Такая демонстрация не могла бы быть пагубной для кантовского учения о чистом долге как том универсальном (транскультурном и трансисторическом) «принципе», который, как это и делает в своей «феноменологии сознания» Кант, можно обнаружить в самом «обыденном рассудке», показывая даже то, что такой рассудок более уверенно и надежно, чем изощренный философией ум, оперирует этим «принципом»[36]. Но такая демонстрация несовместима с той воспитательной миссией, которую Кант придавал своей моральной философии[37], – ведь безусловное исполнение долга как таковое может с равной долей вероятности быть творением как добра, так и зла и разницу между ними определит «материя» данной ситуации, а не степень строгости исполнения долга. К тому же такая демонстрация сделала бы явной несвободу его идеи свободы, абстрагирующейся от «эмпирического», бегущей от гетерономии, ибо, как писал Гегель, «убегающий еще не свободен, потому что он в своем бегстве все еще обусловливается тем, от чего он убегает»[38].

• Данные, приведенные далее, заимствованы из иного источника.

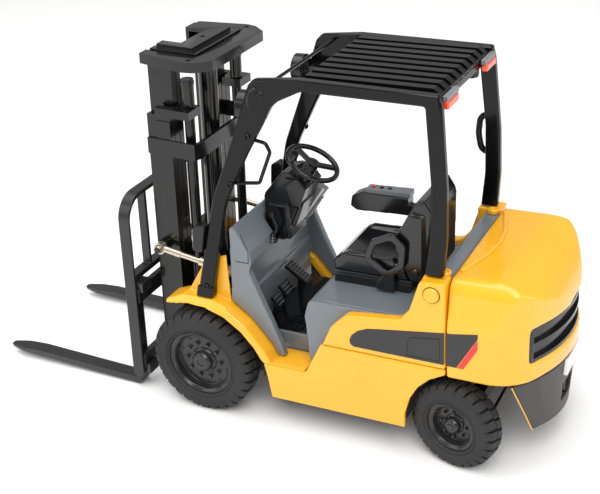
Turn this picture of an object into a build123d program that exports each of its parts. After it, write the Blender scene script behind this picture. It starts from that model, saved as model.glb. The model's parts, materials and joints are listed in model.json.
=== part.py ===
"""Toy counterbalance forklift, about 1:25, built as separate pieces.

Millimetres. +X points forward along the forks, +Y to the driver's left, +Z up.
The origin is on the floor, under the middle of the bounding box.
"""
from build123d import *
from math import atan2, cos, degrees, hypot, radians, sin
import os

os.makedirs("parts", exist_ok=True)

# ---- driving dimensions ------------------------------------------------------
FRONT_AXLE_X = 10.0         # everything is drawn from here, then centred when saved
TIP_X = FRONT_AXLE_X + 63.0
REAR_X = FRONT_AXLE_X - 85.0
WHEELBASE = 65.2
KINGPIN_X = FRONT_AXLE_X - WHEELBASE

DRIVE_RADIUS = 13.4         # front tyres
DRIVE_WIDTH = 7.6
DRIVE_Y = 19.3
DRIVE_RIM_RADIUS = 8.6
STEER_RADIUS = 10.6         # rear tyres
STEER_WIDTH = 6.4
STEER_RIM_RADIUS = 6.0
KINGPIN_Y = 13.8
STEER_OFFSET = 5.7          # kingpin to the middle of the steered wheel
STEER_AT_REST = -12.85      # degrees about +Z, the wheels stand steered

BODY_HALF_WIDTH = 22.2
SKIRT_BOTTOM_Z = 7.9
WAIST_Z = 25.2              # seam between the skirts and the hood sides
SEAM_X = -52.2              # seam between the hood sides and the counterweight
FLOOR_Z = 21.6
STEP_Z = 17.2
DECK_Z = 34.5

GUARD_TOP_Z = 86.4
GUARD_HALF_WIDTH = 18.0
GUARD_FLARE = 2.7           # degrees, the pillars spread towards their feet

MAST_LEAN = -2.3            # degrees about +Y, the mast stands tilted back
OUTER_TOP_Z = 72.5
RAIL_TOP_Z = 85.0
RAIL_REAR_X = 19.0
RAIL_FRONT_X = 25.2
RAIL_DEPTH = RAIL_FRONT_X - RAIL_REAR_X
FLANGE = 0.8
FORK_FACE_X = 31.9
FORK_THICK = 1.7
FORK_WIDTH = 3.9
FORK_Y = 17.15
FORK_BOTTOM_Z = -0.5        # before the mast leans back
BACKREST_HALF_WIDTH = 20.0

TILT_PIN = (21.9, 39.75)    # rod eye on the mast, x and z as it stands
TILT_PIVOT = (3.2, 36.7)    # barrel eye on the frame
TILT_Y = 16.2
TILT_PIN_RADIUS = 0.8
TILT_PIN_CLEARANCE = 0.30   # the linkage is left open at this pin
ROD_RADIUS = 0.7

RUNNING = 0.05              # radial clearance of every turning or sliding fit
STEERING_TILT = 28.0        # degrees, steering wheel's axis from vertical
STEERING_CENTRE = (-13.3, 2.4, 60.8)
STEERING_RADIUS = 6.1


ACROSS = Plane.YZ           # looks along X: first number is Y, second is Z


# ---- helpers -----------------------------------------------------------------
def block(x0, x1, y0, y1, z0, z1):
    """Box between two corners."""
    size = Box(abs(x1 - x0), abs(y1 - y0), abs(z1 - z0))
    return Pos((x0 + x1) / 2, (y0 + y1) / 2, (z0 + z1) / 2) * size


def side_plate(points, y0, y1, radii=None):
    """Outline in X and Z, extruded from y0 to y1; radii rounds chosen corners."""
    face = make_face(Polyline(*[(x, z) for x, z in points], close=True))
    if radii:
        for (x, z), radius in radii.items():
            corner = face.vertices().sort_by_distance((x, z, 0))[0]
            face = fillet(corner, radius)
    solid = extrude(face, abs(y1 - y0))
    return Pos(0, max(y0, y1), 0) * (Rot(90, 0, 0) * solid)


def plan_plate(points, z0, z1, radii=None):
    """Outline in X and Y, extruded from z0 to z1."""
    face = make_face(Polyline(*points, close=True))
    if radii:
        for (x, y), radius in radii.items():
            corner = face.vertices().sort_by_distance((x, y, 0))[0]
            face = fillet(corner, radius)
    return Pos(0, 0, z0) * extrude(face, z1 - z0)


def front_plate(points, x0, x1, radii=None):
    """Outline in Y and Z, extruded from x0 to x1."""
    face = make_face(Polyline(*points, close=True))
    if radii:
        for (y, z), radius in radii.items():
            corner = face.vertices().sort_by_distance((y, z, 0))[0]
            face = fillet(corner, radius)
    return ACROSS.offset(x0) * extrude(face, x1 - x0)


def rod(start, end, radius):
    """Round bar between two points."""
    axis = Vector(*end) - Vector(*start)
    plane = Plane(origin=start, z_dir=axis)
    return plane * Cylinder(radius, axis.length, align=(Align.CENTER, Align.CENTER, Align.MIN))


def y_cylinder(x, z, radius, y0, y1):
    """Round bar along Y."""
    return rod((x, min(y0, y1), z), (x, max(y0, y1), z), radius)


def mirrored(shape):
    """The same piece on the other side."""
    return mirror(shape, about=Plane.XZ)


def lean(shape):
    """Turns a piece of the upright mast to the way the mast stands."""
    pivot = Pos(FRONT_AXLE_X, 0, DRIVE_RADIUS)
    return pivot * (Rot(0, MAST_LEAN, 0) * (pivot.inverse() * shape))


def upright(x, z):
    """The upright-mast place of a point given as the mast stands."""
    angle = radians(-MAST_LEAN)
    dx = x - FRONT_AXLE_X
    dz = z - DRIVE_RADIUS
    return (FRONT_AXLE_X + dx * cos(angle) + dz * sin(angle),
            DRIVE_RADIUS - dx * sin(angle) + dz * cos(angle))


def save(name, *pieces):
    """Writes one node, centred on the origin; several pieces in it stay separate solids."""
    centre = Pos(-(TIP_X + REAR_X) / 2, 0, 0)
    solids = [centre * solid for piece in pieces for solid in piece.solids()]
    shape = solids[0] if len(solids) == 1 else Compound(children=solids)
    export_step(shape, "parts/%s.step" % name)


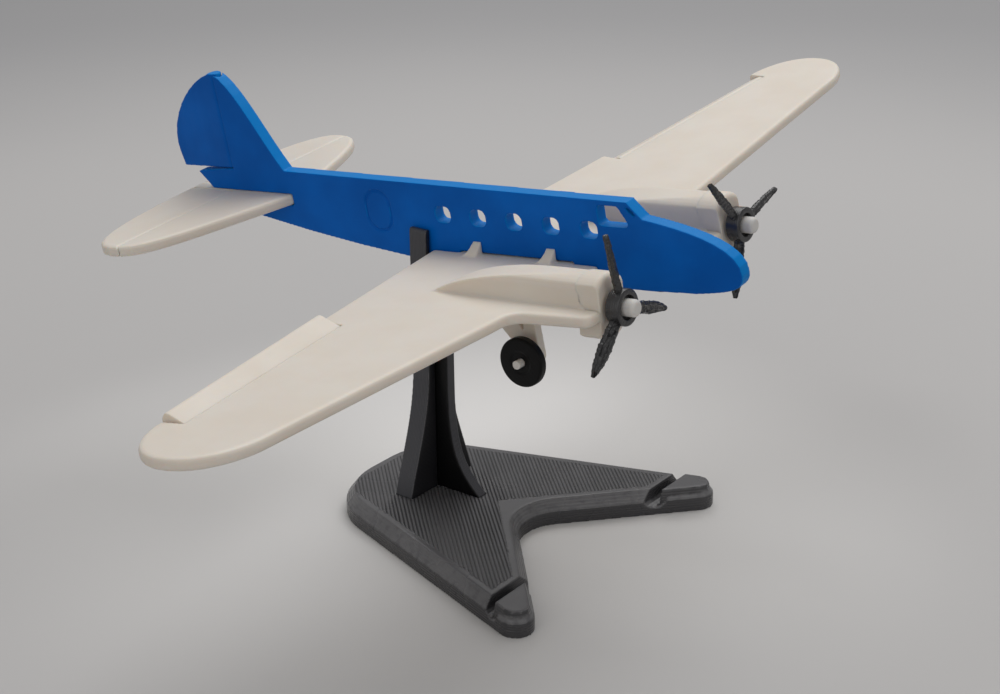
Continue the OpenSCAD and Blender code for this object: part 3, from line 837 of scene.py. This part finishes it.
def turned_rows(profile: np.ndarray, around: int, wobble: float = 0.0) -> np.ndarray:
    """A profile turned about the X axis.

    Row i, point j lies at the profile's distance along X and at its radius times the cosine and
    sine of the turn. The radius swells with the wobble times sin(3 turn + 1) + 0.6 sin(5 turn),
    over 1.6, which that never exceeds.

    Args:
        profile: n by 2, distance along the axis and radius.
        around: Points round the axis.
        wobble: Share by which the radius swells at most.

    Returns:
        n by around by 3.
    """
    turn = np.arange(around) / around * 2 * math.pi
    swell = 1 + wobble * (np.sin(3 * turn + 1.0) + np.sin(5 * turn) * 0.6) / 1.6
    radius = profile[:, 1:] * swell[None, :]
    x = np.broadcast_to(profile[:, :1], radius.shape)
    return np.stack([x, radius * np.cos(turn), radius * np.sin(turn)], axis=-1)


def eased(corners: Sequence[Triple], steps: int = 5) -> np.ndarray:
    """A closed profile whose corners are rounded.

    At a corner p with radius r the path leaves the way to it at r and comes back at r on the next
    one, along the parabola with p as its middle control.

    Args:
        corners: Points with their radii.
        steps: Steps in each rounding.

    Returns:
        The points, n by 2.
    """
    given = np.array(corners, float)
    p, r = given[:, None, :2], given[:, None, 2:]
    back, on = np.roll(p, 1, axis=0) - p, np.roll(p, -1, axis=0) - p
    start = p + back / np.linalg.norm(back, axis=-1, keepdims=True) * r
    end = p + on / np.linalg.norm(on, axis=-1, keepdims=True) * r
    t = np.linspace(0, 1, steps + 1)[:, None]
    return ((1 - t) ** 2 * start + 2 * t * (1 - t) * p + t**2 * end).reshape(-1, 2)


def made_piece(
    name: str, shells: Sequence[Shell], place: Matrix, to_print: Matrix, stack: Stack
) -> Object:
    """One mesh of several closed shells.

    Args:
        name: The piece's name.
        shells: The shells.
        place: The frame that the points are given in.
        to_print: The part's own frame, for its print attributes.
        stack: Which axis its layers are stacked along.

    Returns:
        The object, with its faces pointing outwards.
    """
    points = np.concatenate([own for own, _ in shells])
    faces: list[list[int]] = []
    start = 0
    for own, own_faces in shells:
        faces += [[start + k for k in face] for face in own_faces]
        start += len(own)
    mesh = bpy.data.meshes.new(name)
    mesh.from_pydata((moved(points, place) * MM).tolist(), [], faces)
    work = bmesh.new()
    work.from_mesh(mesh)
    bmesh.ops.remove_doubles(work, verts=work.verts, dist=SAME_POINT)
    bmesh.ops.recalc_face_normals(work, faces=work.faces)
    work.to_mesh(mesh)
    work.free()
    mesh.shade_smooth()
    mesh.set_sharp_from_angle(angle=math.radians(SHARP))
    print_attributes(mesh, to_print, stack)
    return in_scene(name, mesh)


@dataclass(frozen=True)
class Airframe:
    """The blue fuselage plate with its rudder and the cream tailplane with its elevators."""

    blue_edge: Softness = Softness(0.1, 4)
    cream_edge: Softness = Softness(0.08, 3)

    def build(self) -> None:
        """The fuselage and its rudder, then the tailplane and its elevators."""
        place = ATTITUDE.model()
        softened("fuselage_plate", "model", BLUE, place, Stack.SIDEWAYS, self.blue_edge)
        softened("rudder", "rudder", BLUE, place, Stack.SIDEWAYS, self.blue_edge)
        softened("tailplane", "model", CREAM, place, Stack.UP, self.cream_edge)
        for side in Side:
            node = "elevator_" + side.word
            softened(node, node, CREAM, place, Stack.UP, self.cream_edge)


@dataclass(frozen=True)
class Wing:
    """One wing half with its aileron, nacelle, cowl and landing gear."""

    side: Side
    plate_edge: Softness = Softness(0.12, 8, buried=(16.8, 0.5))
    cowl_edge: Softness = Softness(0.08, 7, buried=(16.85, -0.5))
    small_edge: Softness = Softness(0.08, 4)
    peg_edge: Softness = Softness(0.05, 3)

    def build(self) -> None:
        """The plates of the wing, aileron, cowl and gear leg, with the axle's peg."""
        place = ATTITUDE.wing(self.side)
        word = self.side.word
        aileron = "aileron_" + word
        softened("wing_" + word, "model", CREAM, place, Stack.UP, self.plate_edge)
        softened(aileron, aileron, CREAM, place, Stack.UP, self.small_edge)
        softened("engine_cowl_" + word, "model", CREAM, place, Stack.UP, self.cowl_edge)
        softened("gear_leg_" + word, "model", CREAM, place, Stack.SIDEWAYS, self.small_edge)
        softened("axle_" + word, "model", PIN, place, Stack.SIDEWAYS, self.peg_edge)


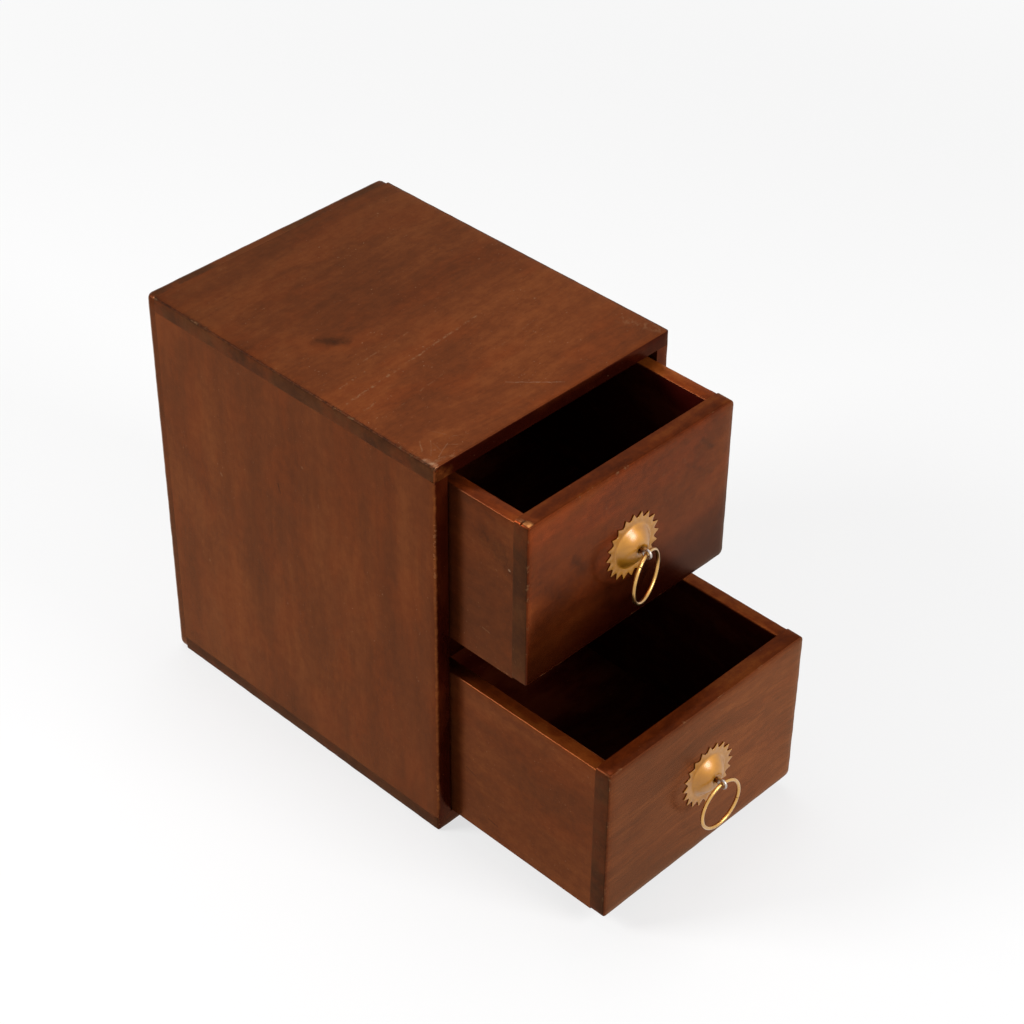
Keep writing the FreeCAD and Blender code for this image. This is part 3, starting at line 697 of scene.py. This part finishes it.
caseBoards = {
    "case_top": {
        "name": "topBoard",
        "grain": "x",
        "eased": [(["-x", "+x", "-y", "+z"], caseEdge)],
        "shift": (0, 0, 0),
        "looks": {
            "tone": 1.02,
            "mottle": 0.20,
            "fine": 0.08,
            "streak": 0.11,
            "pores": 0.45,
            "dust": 0.6,
            # Darker towards the back, lighter towards the front.
            "fades": [((0, -1, 0), -67.0, 67.0, 0.76, 1.24)],
            "marks": topMarks,
            # Dark arrises at the sides and back: grime and painted shade.
            "grimeAndShadeAmount": 1.0,
            "grimeAndShadeWidth": 1.9,
        },
        "nicks": topNicks,
        "frontMarks": [("orange", (-52.0, -67.9, 149.0), (-48.0, -67.9, 146.5), 4.0, 0.75, 0.5)],
        "pastMm": (0, -12, 0),  # the front edge stays clean
    },
    "case_bottom": {
        "name": "bottomBoard",
        "grain": "x",
        "eased": [(["-x", "+x", "-y", "-z"], caseEdge)],
        "shift": (310, 40, 0),
        # Dark arrises: grime and painted shade.
        "looks": {"grimeAndShadeAmount": 0.6},
    },
    "case_left_side": {
        "name": "leftBoard",
        "grain": "z",
        "eased": [(["-x", "-y"], caseEdge)],
        "shift": (50, 90, 20),
        "looks": {"mottle": 0.16, "marks": sideMarks},
        # A painted reflection: an orange line along the rounded arris.
        "frontMarks": [("orange", (-52.4, -67.9, 8.0), (-52.4, -67.9, 145.0), 0.9, 0.6, 0.6)],
        "nicks": sideNicks,
    },
    "case_right_side": {
        "name": "rightBoard",
        "grain": "z",
        "eased": [(["+x", "-y"], caseEdge)],
        "shift": (520, 10, 60),
        "looks": {"mottle": 0.18},
    },
    "case_back": {
        "name": "backBoard",
        "grain": "z",
        "eased": [(["-x", "+x", "+y", "-z", "+z"], boardDetail["backEdgeMm"])],
        "shift": (90, 330, 20),
        "looks": {"tone": 0.8},
    },
    "case_divider": {
        "name": "dividerBoard",
        "grain": "x",
        "eased": [(["-y", "+z"], 0.3)],
        "shift": (20, 700, 0),
        "looks": {"tone": 0.8},
    },
}
caseBox = boxAround(caseBoards)

endGrain = {
    "mid": (0.058, 0.0180, 0.0055, 1),
    "dark": (0.030, 0.0095, 0.0036, 1),
    "light": (0.092, 0.0310, 0.0100, 1),
    "blotch": 0.35,
    "mottle": 0.35,
    "pores": 0.5,
    "lustre": 0.25,
    "roughness": 0.5,
    "specularTint": (1.0, 0.62, 0.42, 1),
    "bump": 0.2,
}
# The front edges of the case boards: darker, redder wood, as painted shade where the drawers shade them.
frontEdgeShade = {
    "mid": (0.048, 0.0052, 0.0018, 1),
    "dark": (0.020, 0.0026, 0.0012, 1),
    "light": (0.100, 0.0160, 0.0040, 1),
    "blotch": 0.4,
    "mottle": 0.2,
}
rimWood = {
    "mid": (0.165, 0.0280, 0.0040, 1),
    "dark": (0.060, 0.0095, 0.0024, 1),
    "light": (0.300, 0.0750, 0.0120, 1),
    "blotch": 0.5,
    "streak": 0.3,
    "mottle": 0.3,
    "lustre": 0.4,
    "wearAmount": 0.3,
}
# The insides of the drawers: near-black wood, as painted shade in the hollow of each drawer.
insideShadeWood = {
    "mid": (0.036, 0.0022, 0.0010, 1),
    "dark": (0.018, 0.0010, 0.0006, 1),
    "light": (0.062, 0.0050, 0.0020, 1),
    "lustre": 0.1,
    "roughness": 0.6,
    "wearAmount": 0.0,
}


def dressCase():
    for node, spec in caseBoards.items():
        board = makeBoard(node, spec)
        name, grain, shift = spec["name"], spec["grain"], spec["shift"]
        edges = (caseBox[0] + Vector(spec.get("pastMm", (0, 0, 0))) * millimetre, caseBox[1])
        struck = nickMarks(spec.get("nicks", []), nickMark["caseStrength"])
        looks = {
            "Wood": dict(spec["looks"], marks=spec["looks"].get("marks", []) + struck),
            "EndGrain": dict(endGrain, marks=struck, grimeAndShadeAmount=spec["looks"].get("grimeAndShadeAmount", 0.0)),
            "FrontEdgeShade": dict(frontEdgeShade, marks=spec.get("frontMarks", []) + struck),
        }
        woods = [woodMaterial(name + label, grain, shift, edges, **looks[label]) for label in looks]
        paintFaces(board, woods, [(1, "-" + grain), (1, "+" + grain), (2, "-y")])
        finishPiece(board, node, "case", boardDetail["smoothDegrees"])
    print("case boards done")


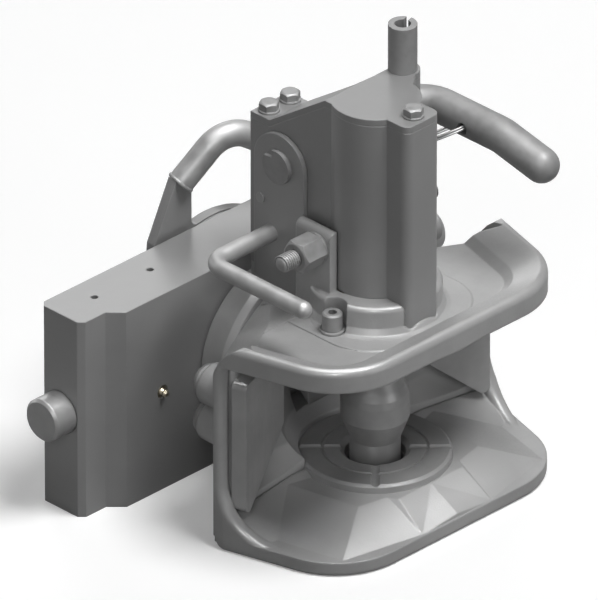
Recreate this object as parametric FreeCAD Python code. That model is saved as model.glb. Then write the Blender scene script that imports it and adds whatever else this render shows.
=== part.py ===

Вопреки Канту, существо, лишь «руководствующееся идеей свободы», и «действительно свободное существо» – очень разные существа[39]. Свобода второго в том и состоит, что оно знает, как применять долг (в качестве универсального принципа разума) с тем, чтобы его применение в данной ситуации служило свободе и добру. Первое же способно лишь догматически руководствоваться идеей свободы, сведенной к безусловному исполнению долга, и потому он не только не свободен в своем догматизме, но и может стать – в зависимости от обстоятельств – источником или проводником зла, причем это зло не будет опознаваться им как таковое вследствие отождествления исключительно с нарушением долга. Кантианец и один из ключевых исполнителей Холокоста Адольф Эйхман – далеко не единственная иллюстрация того, что это может значить на практике.
Главы VI и VII развивают и обосновывают высказанные выше суждения. В главе VI мы в общетеоретическом плане рассмотрим то, как долг, оставаясь чистым и формальным «принципом» даже самого «обыденного рассудка», т. е. оставаясь кантовским долгом, входит в «материю» практик человека, играя в них различные роли и приводя к различным следствиям – в диапазоне от конформизма до самого радикального бунтарства. Это позволит нам уточнить то, что все же может означать «мятеж против морали» в его применении к практикам человека и при понимании того, что он никак не может быть «мятежом» против самой идеи долга как такового.
В главе VII речь идет о том, что можно назвать «парадоксом свободы» в кантовской «Религии в пределах только разума». Разведя свободу с безусловным исполнением морального закона, пытаясь выйти к ее пониманию в «перспективе человека», не сводимому к идее свободы, Кант не находит ей места в той этической схеме, которую представляет «Религия». Наиболее вероятный претендент на новое звание свободы – Willkür как произвол «первоначального выбора» между добром и злом – не может быть свободой именно вследствие своей неразумности, своего ничем не мотивированного чистого «децизионизма»[40]. В любой из цепочек следствий этого произвольного выбора, будь то добрые или злые максимы конкретных поступков, свободы также нет: их характер уже предопределен первоначальным выбором.
Получается так (хотя Кант отнюдь не имеет в виду сказать это), что единственным локусом свободы в схеме «Религии в пределах только разума» оказывается «дьявольское зло»: только в нем воля действительно самоопределяется в соответствии с универсальным (разумным) принципом в качестве «безусловно злой воли». Но это-то самоопределение и объявляется Кантом «неприменимым» к человеку. Отойдя от идеи свободы, Кант так и не приходит к ее практикам, и она оказывается в «Религии» всего лишь произволом, впрочем, все с той же инструментальной функцией служить «познавательным основанием»[41] – только уже не морального закона, «познавательным основанием» которого была идея свободы, а добрых или злых максим наших поступков.
Глава VIII представляет собой содержательное заключение книги. Она переводит дискурс о свободе, зле, добре и «мятеже против морали» в плоскость политики. Она показывает революцию как практику свободы, разрешающую противоречия кантовской философии свободы. Это достигается благодаря тому, что именно в практике революции свобода, действительно, обретает «соответствие своему понятию» в качестве самоопределения и самозаконодателъства людей, а не как всего лишь «создание обязательности по закону», неизвестно откуда возникшему и кем нам данному, как представляет себе автономию Кант.